Meğer insanlarımız ne de doluymuş arkadaş?
Tek kelimeyle bir dokum bin ah işitin ta kendisi.
Hangi birisini yazayım ki?
Örnek verecek olursam bizzat yaşadığım ve bana en yakın olan esnaftan girdi yapmam gerekirse.
Sabahları börek alır porsiyonuna 60 TL verirdim. 70, 80, 90 derken dün bir baktım 130 TL oluvermiş.
Hem de sadece 200 gramı.
Antalya’nın meşhur serpme böreği değil ama bahsettiğim.
Ya tamam 2 yılda tüp fiyatları tavan yaptı. Kiralar ona keza.

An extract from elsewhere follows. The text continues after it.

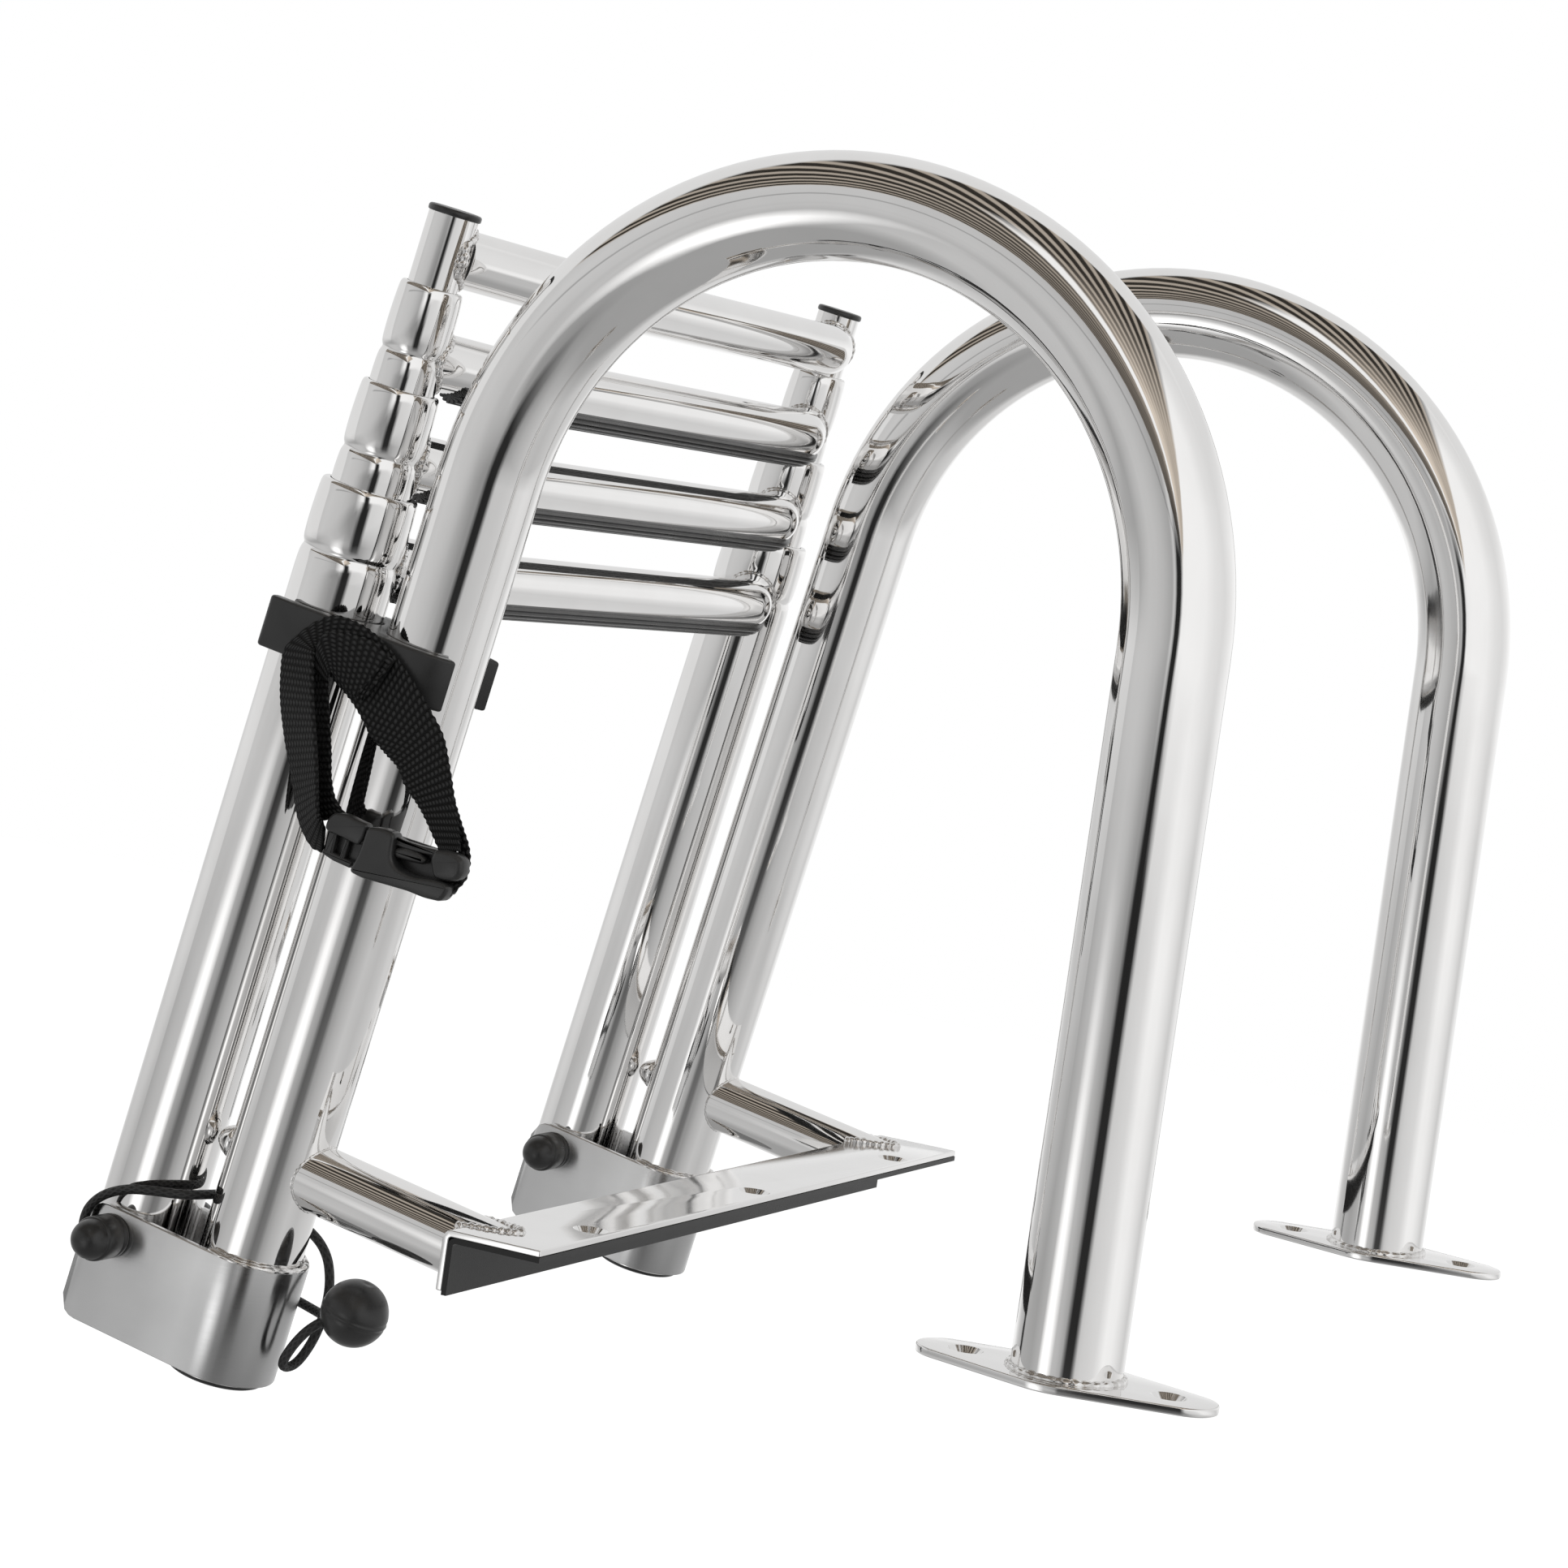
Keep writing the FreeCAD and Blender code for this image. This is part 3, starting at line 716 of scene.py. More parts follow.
COLLAR = (
    (34.0, 0.0), (30.5, 0.1), (28.5, 0.25), (27.3, 0.45), (26.4, 0.75), (25.8, 1.0), (25.4, 1.05), (25.0, 1.0),
    (24.4, 0.7), (23.5, 0.4), (22.0, 0.18), (19.0, 0.05), (16.0, 0.0), (12.0, 0.04), (8.0, 0.14), (4.0, 0.32),
    (1.8, 0.5), (0.8, 0.75), (0.25, 1.05), (0.0, 1.4),
)


def stile_profile(k):
    """Outer skin from the open foot to the lip, then the bore back down."""
    r = STILE_D[k] / 2.0
    inner = r - WALL
    low = -317.0 if k == 0 else lip_up(k) - 311.1
    if k == 3:
        top = rung_up(3) + 14.1
        return [(inner, low + 30), (inner, low), (r - 0.2, low), (r, low + 0.2), (r, low + 60), (r, top),
                (inner, top)]
    top = lip_up(k)
    bore = STILE_D[k + 1] / 2.0 + 0.3
    collar = [(r - inwards, top - below) for below, inwards in COLLAR]
    return ([(inner, low + 60), (inner, low), (r - 0.2, low), (r, low + 0.2), (r, low + 80), (r, low + 160)]
            + collar + [(bore, top), (bore, top - 2.4), (inner, top - 2.4), (inner, top - 30)])


def rung_line(k):
    """Middle line of a rung: straight, then back to the stiles. Across and outboard only."""
    bend = 30.0
    x = LEG_X - RUNG_SLOPE_RUN
    out = STILE_OUT - RUNG_SET_BACK
    corners = ((-LEG_X, STILE_OUT), (-x, out), (x, out), (LEG_X, STILE_OUT))
    ends = [Vector(corner) for corner in corners]
    slope = math.degrees(math.atan2(RUNG_SET_BACK, RUNG_SLOPE_RUN))
    back = bend * math.tan(math.radians(slope / 2.0))
    line = [ends[0].lerp(ends[1], t) for t in (0.12, 0.4, 0.7)]
    line += around((back - x, bend + out), bend, -90.0 - slope, -90.0, 12)
    line += [ends[1].lerp(ends[2], t) for t in (0.25, 0.5, 0.75)]
    line += around((x - back, bend + out), bend, -90.0, slope - 90.0, 12)
    line += [ends[2].lerp(ends[3], t) for t in (0.3, 0.6, 0.88)]
    return [leg_point(point[0], point[1], rung_up(k)) for point in line]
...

Yağ, un ne bileyim personel ve kira derdi derken esnafa hak vermemek elde değil de.
“Ah ah” desek anında, “Sen simit kaç para biliyor musun” deyiveriyorlar.
Gün geçmiyor ki bir gün önce aldığın şeyi bir gün sonra aynı fiyata asla alamıyorsun.
Çay ya çay.
Bir kafede içiyorsun 10 TL. Bir başkasında adisyona 45 TL yazmışlar.

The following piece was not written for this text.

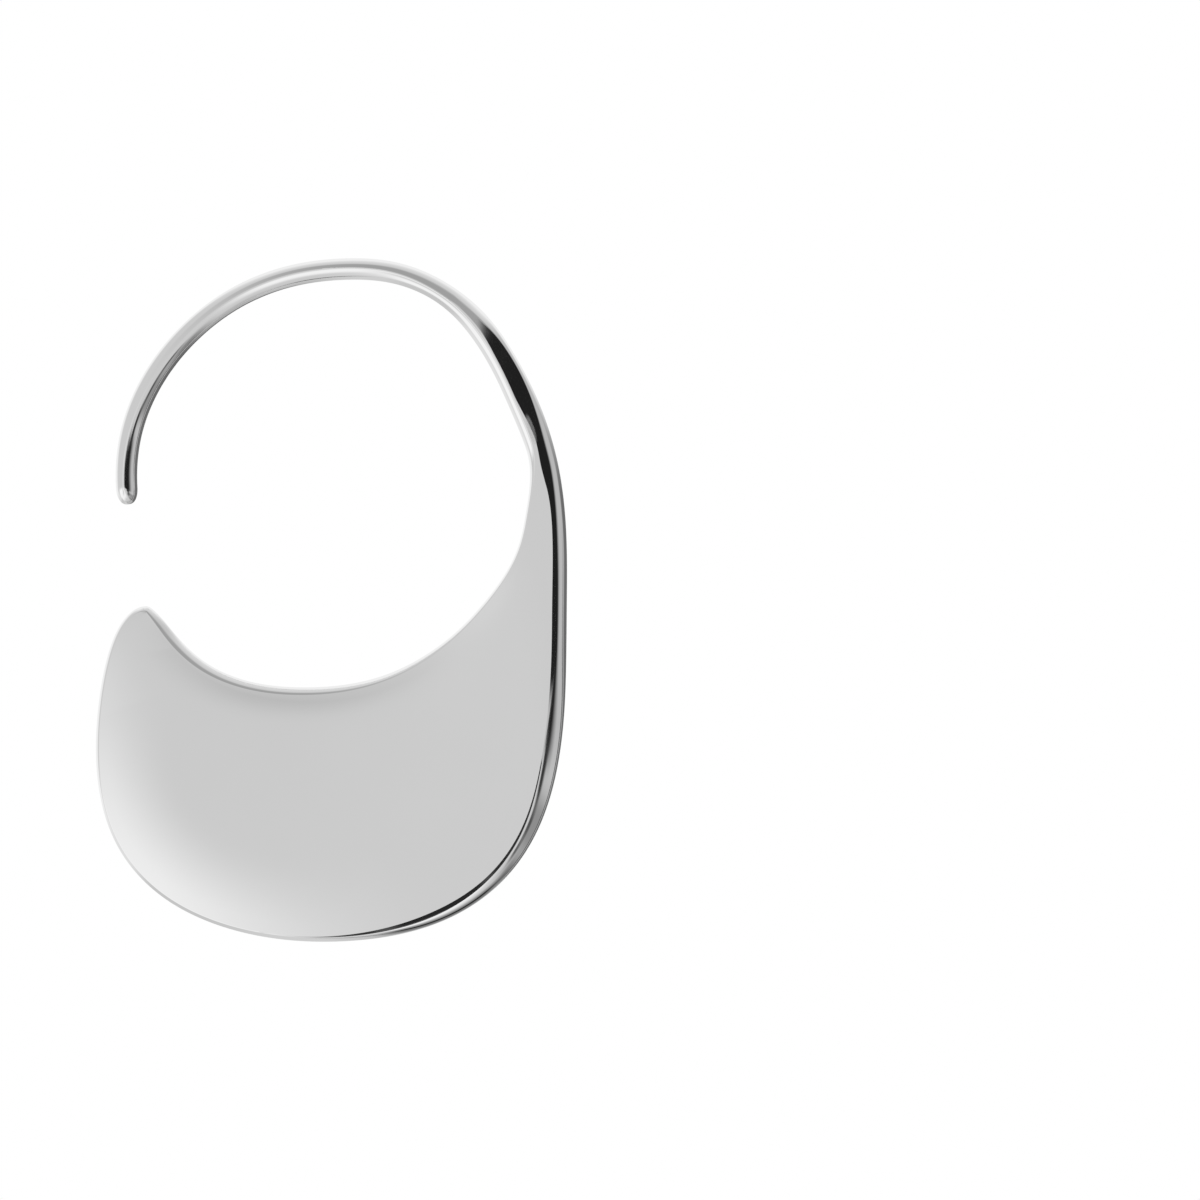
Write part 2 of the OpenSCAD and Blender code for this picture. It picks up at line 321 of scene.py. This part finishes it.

Çay dedik de kurusu yani ambalajında bilmem ne markette kilogramı 165 TL. Aynı marketin tam karşısındaki T markette aynı marka aynı gramajdaki çayın fiyatı 192 TL.
Bundan ne anlam çıkıyor?
Eğer ki yetkili birisi bana bu soruyu sorsa yeminle anında vereceğim cevap, “Emenin bilmem neyi” der avazım çıktığı kadar da haykırırım.
Dün arkadaşlarla sohbet ediyoruz. Birisi, “Motorumu yaz sezonu hazırlığı için şu kilometrelik bakıma verdim 1850 tuttu” diye ortaya bir laf attı.
Bendeniz de şehir içi motorcularından olduğumdan kulak kabarttım.
“Bakım denilince neler var içerisinde” diye sordum.
“Yağ, hava filtresi, balans ayarı, yakıt ve fren ayarları gibi” dedi.
“İnsaf ya el insaf” diye haykırdım.
Bir litre yağ almaz motor. Diyelim ki aldı, maliyeti 200 TL. Hava filtresi taş çatlasın 100 diyelim. Diğerleri ustanın bilgisi dahilinde tornavida ne bileyim penseyle yapılacak ve her bir işlemi 5’er dakikayı geçmeyecek bir uğraş.
Karşımıza 1500 TL gibi bir işçilik rakamı çıkıyor.
İşimize gelmedi mi açız naraları. Ülke elden gidiyor çığırtganlıkları. Ama 2 bin TL yevmiyeyi beğenmeyip akşama kadar kahvehanede boş boş oturmayı tercih eden sözüm ona midesi boş çenesi baya baya kuvvetli insanlar.
Hangi birine parmak basacağız ki?
Ülkenin hali mi ne?
Aşağıya tükür sakal, yukarıya tükür bıyık.